John Wayne in Hondo by John Farrow

The Science and Technology Council of the Academy of Motion Picture Arts and Sciences will present “The Next Dimension: 3D and the Movies,” a look at 3D motion picture technology, on two consecutive Tuesday evenings.

The first presentation will feature film clips and live 3D demos on Tuesday, November 6, at 8 p.m. at the Linwood Dunn Theater in Hollywood.

On the following Tuesday, November 13, at 8 p.m., film critic Leonard Maltin will host the American premiere of John Farrow's newly restored 3D Western Hondo, starring John Wayne and Geraldine Page, at the Samuel Goldwyn Theater in Beverly Hills.

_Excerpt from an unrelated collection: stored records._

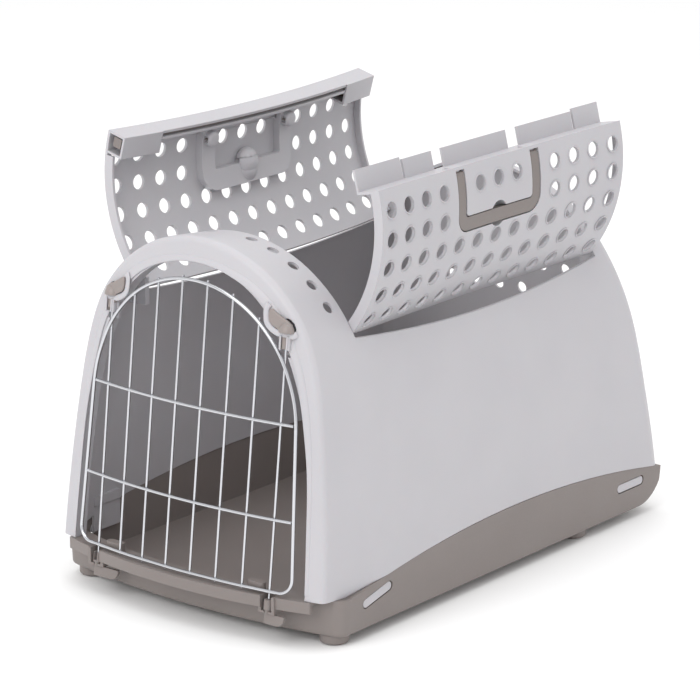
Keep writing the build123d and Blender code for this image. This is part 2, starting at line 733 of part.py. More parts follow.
def column(x0, x1, low, drop=2.0):
    """Upright strip of section from a height up into the strip under the skin."""
    top = vault_z + sqrt((vault_radius - lid_thickness - drop / 2) ** 2 - max(abs(x0), abs(x1)) ** 2)
    return polygon((x0, low), (x1, low), (x1, top), (x0, top))


slot_start = left_edge_x + rail_wall
slot_end = slot_start + rail_slot
rail_end_x = slot_end + rail_wall
with BuildPart() as closed_rail:
    add(saddle_sweep(under_skin(left_edge_x, rail_end_x, rail_wall)))
    add(saddle_sweep(column(left_edge_x, slot_start, rail_foot_z)))
    add(saddle_sweep(column(slot_end, rail_end_x, rail_foot_z)))
    add(slab(cover_front_end, cover_rear_start), mode=Mode.INTERSECT)
finish(opened(closed_rail.part, -1), "left_lid_rail")

cover_floor_z = cover_foot_z + cover_wall
for name, start, stop, hollow_start, hollow_stop in (
        ("left_lid_cover_front", lid_front_y, cover_front_end, lid_front_y - 5, cover_front_end + 5),
        ("left_lid_cover_rear", cover_rear_start, lid_rear_y, cover_rear_start - 5, lid_rear_y - cover_wall)):
    with BuildPart() as cover:
        add(saddle_sweep(under_skin(left_edge_x, cover_end_x, 6)))
        add(saddle_sweep(column(left_edge_x, cover_end_x, cover_foot_z)))
        add(slab(start, stop), mode=Mode.INTERSECT)
        inside = column(left_edge_x + cover_wall, cover_end_x - cover_wall, cover_floor_z, -20)
        add(saddle_sweep(inside) & slab(hollow_start, hollow_stop), mode=Mode.SUBTRACT)
    finish(opened(cover.part, -1), name)

bar_x = slot_start + bar_side_gap
bar_low_z = cover_floor_z + bar_floor_gap
bar_end_z = bar_low_z + bar_height + 1
with BuildPart() as lock_bar:
    strip = polygon((bar_x, bar_low_z + 1), (bar_x + bar_thickness, bar_low_z + 1),
                    (bar_x + bar_thickness, bar_low_z + bar_height), (bar_x, bar_low_z + bar_height))
    add(saddle_sweep(strip) & slab(lid_front_y, cover_rear_start + 24))
    block = polygon((bar_x, bar_low_z), (bar_x + bar_end_width, bar_low_z),
                    (bar_x + bar_end_width, bar_end_z), (bar_x, bar_end_z))
    add(saddle_sweep(block) & (slab(lid_front_y, cover_front_end - bar_travel - 3)
                               + slab(cover_rear_start + 3, cover_rear_start + 30)))
finish(opened(lock_bar.part, -1), "lock_bar")


def arch_height(x):
    """Height of the door frame's arch above x."""
    return frame_arch_z + sqrt(frame_arch_radius ** 2 - x * x)


def on_front(x, z):
    return (x, front_surface(x, z) - frame_forward, z)


def frame_path():
    """Closed path of the door's frame: arch, straight sides, rounded corners and bowed foot."""
    step = 180 / arch_corners
    reach = frame_arch_radius / cos(radians(step / 2))
    arch = [(reach * cos(radians(step * (i + 0.5))), frame_arch_z + reach * sin(radians(step * (i + 0.5))))
            for i in range(arch_corners)]
    foot = [(x, frame_low_z) for x in (-frame_low_half, -frame_low_half / 2, 0, frame_low_half / 2, frame_low_half)]
    radii = [0.94 * frame_arch_radius] * arch_corners
    radii += [frame_corner_radius, 300, 300, 300, frame_corner_radius]
    with BuildLine() as path:
        FilletPolyline(*[on_front(x, z) for x, z in arch + foot], radius=radii, close=True)
    return path.line


with BuildPart() as door_frame_wire:
    loop = frame_path()
    with BuildSketch(Plane(origin=loop @ 0, z_dir=loop % 0)):
        Circle(frame_wire_radius)
    sweep(path=loop)
finish(door_frame_wire.part, "door_frame_wire")

for name, z in (("door_lower_crossbar", lower_bar_z), ("door_upper_crossbar", upper_bar_z)):
    if z > frame_arch_z:
        half = sqrt(frame_arch_radius ** 2 - (z - frame_arch_z) ** 2)
    else:
        half = frame_low_half + (frame_arch_radius - frame_low_half) * (z - frame_low_z) / (frame_arch_z - frame_low_z)
    half -= frame_wire_radius - weld
    with BuildPart() as crossbar:
        with BuildLine() as bow:
            ThreePointArc(*[(x, front_surface(x, z) - bar_forward, z) for x in (-half, 0, half)])
        with BuildSketch(Plane(origin=bow.line @ 0, z_dir=bow.line % 0)):
            Circle(bar_radius)
        sweep(path=bow.line)
    finish(crossbar.part, name)

for i in range(wire_count):
    x = (i - (wire_count - 1) / 2) * pitch
    low, high = frame_low_z - upright_overrun, arch_height(x) + upright_overrun
    if i in (0, wire_count - 1):
        low, high = lower_pin_z, upper_pin_z
    with BuildPart(pin_plane(x, low)) as upright:
        Cylinder(upright_radius, (high - low) / cos(radians(lean)), align=(Align.CENTER, Align.CENTER, Align.MIN))
    finish(upright.part, "door_upright_" + str(i + 1))

# Latches: the right pair closes round the door's hinge pins, the left pair has mouths that face forward
hub_bore = upright_radius + hub_bore_gap
mouth_width = 2 * hub_bore + 0.8
lower_hub_z = sill_top - lip_height - notch_drop + notch_floor + hub_floor_gap


def hub(height, bore_depth, mouth):
    """Latch hub along local Z, with the bore that takes the door's pin from one end."""
    with BuildPart() as body:
        Cylinder(hub_radius, height, align=(Align.CENTER, Align.CENTER, Align.MIN))
        Cylinder(hub_bore, bore_depth, align=(Align.CENTER, Align.CENTER, Align.MIN), mode=Mode.SUBTRACT)
        if mouth:
            with Locations((0, -hub_radius, 0)):
                Box(mouth_width, 2 * hub_radius, bore_depth, align=(Align.CENTER, Align.CENTER, Align.MIN),
                    mode=Mode.SUBTRACT)
    return body.part


def upper_latch(side):
    """Hub on the door's upper pin, with a teardrop lever that lies against the frame."""
    with BuildPart() as latch:
        add(hub(upper_hub_height, upper_pin_z - upper_hub_z + hub_end_gap, side < 0))
        with BuildSketch(Plane.XZ.offset(lever_back)):
            with Locations((0, upper_hub_height - lever_root_radius)):
                Circle(lever_root_radius)
            with Locations((-side * (upper_lever_x - lever_tip_radius), upper_lever_z - lever_tip_radius)):
                Circle(lever_tip_radius)
            make_hull()
        extrude(amount=latch_plate)
    bow_turn = Location((0, 0, 0), (0, 0, degrees(asin(side * pin_x / bow_radius))))
    return pin_plane(side * pin_x, upper_hub_z).location * bow_turn * latch.part


def lower_latch(side):
    """Hub in the sill's notch, with a stem through the notch's floor and a quarter-round lever below."""
    reach = lower_lever_right if side > 0 else lower_lever_left
    stem = notch_floor + hub_floor_gap + hub_end_gap
    with BuildPart() as latch:
        add(hub(lower_hub_height, lower_hub_z + lower_hub_height - lower_pin_z + hub_end_gap, side < 0)
            .mirror(Plane.XY).moved(Location((0, 0, lower_hub_height))))
        Cylinder(stem_radius, stem, align=(Align.CENTER, Align.CENTER, Align.MAX))
        with BuildSketch(Plane.XZ.offset(-latch_plate / 2)) as plate:
            with Locations(((reach - stem_radius) / 2, -stem - lower_lever_drop / 2)):
                Rectangle(reach + stem_radius, lower_lever_drop)
            fillet(plate.vertices().sort_by(Axis.Y)[:2].sort_by(Axis.X)[-1], lower_lever_drop - 1)
        extrude(amount=latch_plate)
    return pin_plane(side * pin_x, lower_hub_z).location * latch.part


for side, name in ((-1, "left"), (1, "right")):
    finish(upper_latch(side), "upper_latch_" + name)
    finish(lower_latch(side), "lower_latch_" + name)
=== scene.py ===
# %% [markdown]
# # A pet carrier, finished in Blender
# The carrier is moulded from polypropylene in two colours, a light grey and a taupe, and has a door of
# chromed steel wire. Its shapes come from the CAD frame. This lesson gives each piece the finish of the
# real one, adds the small moulded details, and sets up the studio.

# %% Load the frame
import bpy
from math import radians, sin, cos, tan, atan2, sqrt
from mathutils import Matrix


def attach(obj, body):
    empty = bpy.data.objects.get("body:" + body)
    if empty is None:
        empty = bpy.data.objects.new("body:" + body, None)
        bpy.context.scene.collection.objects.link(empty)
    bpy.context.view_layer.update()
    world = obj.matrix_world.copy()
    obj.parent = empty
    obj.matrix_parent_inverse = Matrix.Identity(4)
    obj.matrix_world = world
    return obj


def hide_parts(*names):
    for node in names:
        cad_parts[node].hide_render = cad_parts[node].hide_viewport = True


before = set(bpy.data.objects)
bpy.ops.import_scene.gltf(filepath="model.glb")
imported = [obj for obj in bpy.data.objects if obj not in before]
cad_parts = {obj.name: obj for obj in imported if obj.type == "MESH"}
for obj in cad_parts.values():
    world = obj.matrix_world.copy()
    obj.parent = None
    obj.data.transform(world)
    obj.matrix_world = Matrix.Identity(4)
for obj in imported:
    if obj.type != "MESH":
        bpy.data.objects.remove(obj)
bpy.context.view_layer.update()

# %% [markdown]
# Lengths in this lesson are thought of in millimetres and given to Blender in metres. A colour is written
# as the hex value that a paint program shows, which is sRGB, while a shader wants linear light, so one
# function turns the one into the other.

# %% Units and colours
mm = 0.001


def linear(hex_colour):
    """An sRGB hex colour as the four linear numbers of a colour socket."""
    channels = [int(hex_colour[i:i + 2], 16) / 255 for i in (1, 3, 5)]
    return [c / 12.92 if c <= 0.04045 else ((c + 0.055) / 1.055) ** 2.4 for c in channels] + [1.0]


print("Mid grey in linear light:", [round(v, 3) for v in linear("#808080")])

# %% [markdown]
# Every finish is a small graph of nodes. Adding a node, setting it and wiring it up is one thought, so it
# is one function here: settings are the node's own properties, values go to its sockets, and a value that
# is another node's socket becomes a link.

# %% One function for nodes


def add_node(material, kind, inputs=None, **settings):
    """Adds a node to a material, with its settings, and its inputs as numbers or as links."""
    node = material.node_tree.nodes.new(kind)
    for name, value in settings.items():
        setattr(node, name, value)
    for name, value in (inputs or {}).items():
        if isinstance(value, bpy.types.NodeSocket):
            material.node_tree.links.new(value, node.inputs[name])
        else:
            node.inputs[name].default_value = value
    return node


def new_material(name):
    """An empty material with its output node."""
    material = bpy.data.materials.new(name)
    material.use_nodes = True
    material.node_tree.nodes.clear()
    add_node(material, "ShaderNodeOutputMaterial", name="Output")
    return material


def surface(material, shader):
    """Wires a shader to the material's output."""
    output = material.node_tree.nodes["Output"]
    material.node_tree.links.new(shader.outputs[0], output.inputs["Surface"])


print("Helpers ready")

# %% [markdown]
# Injection-moulded polypropylene isn't painted. Its colour is in the plastic, with a faint unevenness from
# the flow of the melt, and the mould leaves a fine spark-eroded grain that spreads the gloss. Such a grain
# is taken as about 0.2 mm, which is finer than a pixel here, so it is drawn at about 1.2 mm to show.
# A soft edge of half a millimetre catches the light as a moulded edge does.

# %% Moulded polypropylene


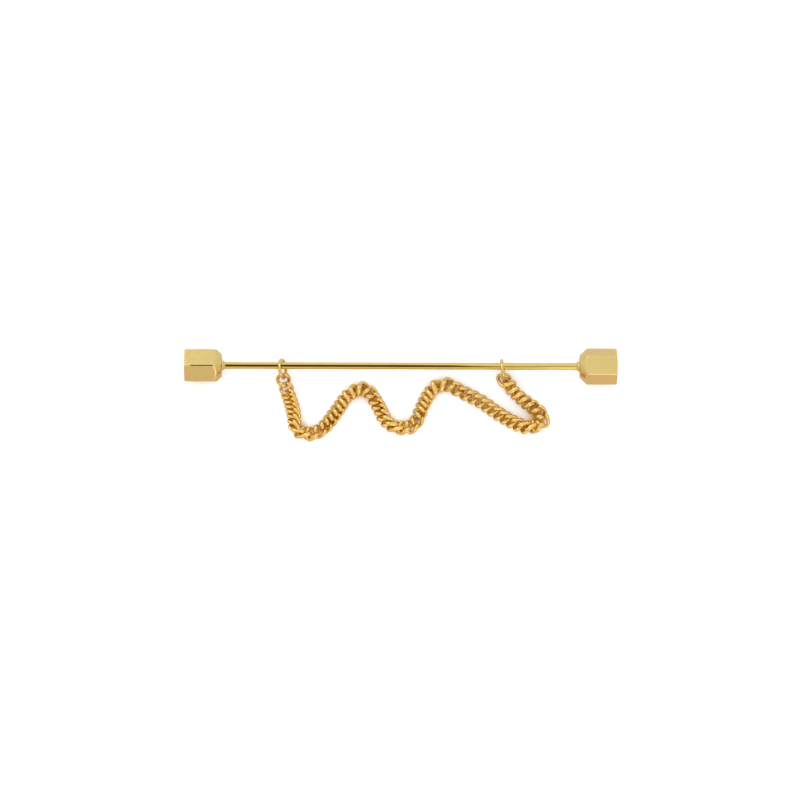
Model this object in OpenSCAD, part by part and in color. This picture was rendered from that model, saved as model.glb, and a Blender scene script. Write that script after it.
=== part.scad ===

The November 6 program will be moderated by Council member Rob Hummel, and will feature onstage discussions and demonstrations with fellow council members Peter Anderson, a 3D director of photography and visual effects supervisor, and Garrett Smith, vice president of digital mastering operations for Paramount Pictures. The panel will also include visual effects supervisor Eric Brevig, and 3D consultant and former StereoVision International president Chris Condon.

As per the Academy's press release, “the event will reveal the mechanics and marvels of stereo vision, the proscenium arch, interocular distance and convergence, anaglyphs, active vs. passive glasses, and circular vs. linear polarization.”

The November 13 program will screen a 3D digital projection of Hondo. On hand will be special guest Gretchen Wayne, president and owner of Batjac Productions, the company founded by John Wayne and producer Robert Fellows in the early 1950s, and later owned and managed by Gretchen's late husband, Michael Wayne, for more than 40 years until his death in 2003.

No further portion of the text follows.